Singapore policymakers also pay themselves the highest salaries in this world as though Singaporeans owe them our living. But make no mistake – it wasn’t Lee Kuan Yew’s anxiety but Dr Winsemius’ wisdom that fuelled Singapore’s remarkable growth.

Lee Kuan Yew, appearing in tears on television when announcing separation, was devastated. His feelings strongly contrasted with scenes in Chinatown where firecrackers were set off to celebrate liberation from rule by Malays from Kuala Lumpur … Most Singaporeans … did not share the government’s dismay … Lee’s dismay was also not shared by the country’s most prominent foreign advisor. Winsemius … said in an interview in 1981 that … To my amazement, a discussion had started: can Singapore survive? That was the only time I got angry in Singapore. I said: ‘now you have your hands free – use them!’ It was the best thing that happened during the whole period from 1960 till today.

[The business of politics and ethnicity: a history of the Singapore Chinese Chamber of Commerce and Industry, Sikko Visscher, page 171]

It was Winsemius who knew what to do because he had done it before. In contrast, Lee Kuan Yew was anxious because he didn’t know what to do.

You wrote:

The “little red dot of a nation” … has turned 50 – not bad for an exceptional start-up which has vaulted to the First World but never forgotten its scrappy beginnings.

No one says India turned 68 this year just because India achieved independence in 1947. Everyone knows India is thousands of years old. Similarly, no one says China turned 66 this year just because the People’s Republic of China was established in 1949.

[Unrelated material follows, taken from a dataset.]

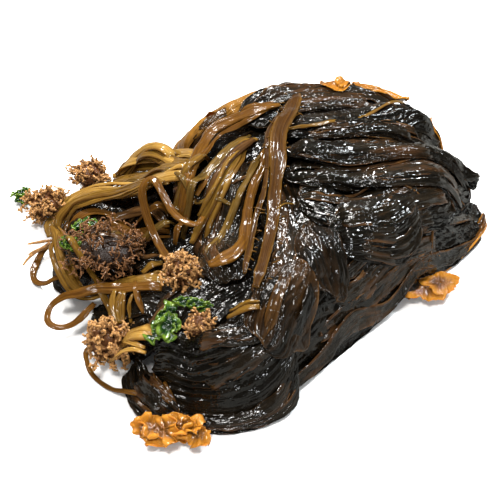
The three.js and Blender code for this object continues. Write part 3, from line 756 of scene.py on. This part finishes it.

Similarly, no one should say Singapore turned 50 this year just because Singapore achieved independence in 1965. Modern Singapore was founded in 1819 and has turned 196 this year. We are too old to be considered a start-up and our exceptionalism has been a part of the Four East Asian Dragon exceptionalism well documented by economists for decades already. With the 5th most important port in the world in the early 1930s, most important communications centre in the Far East in the 1950s, third highest per capita GDP in Asia in 1965, Singapore’s 1965 ‘beginnings’ were far from scrappy.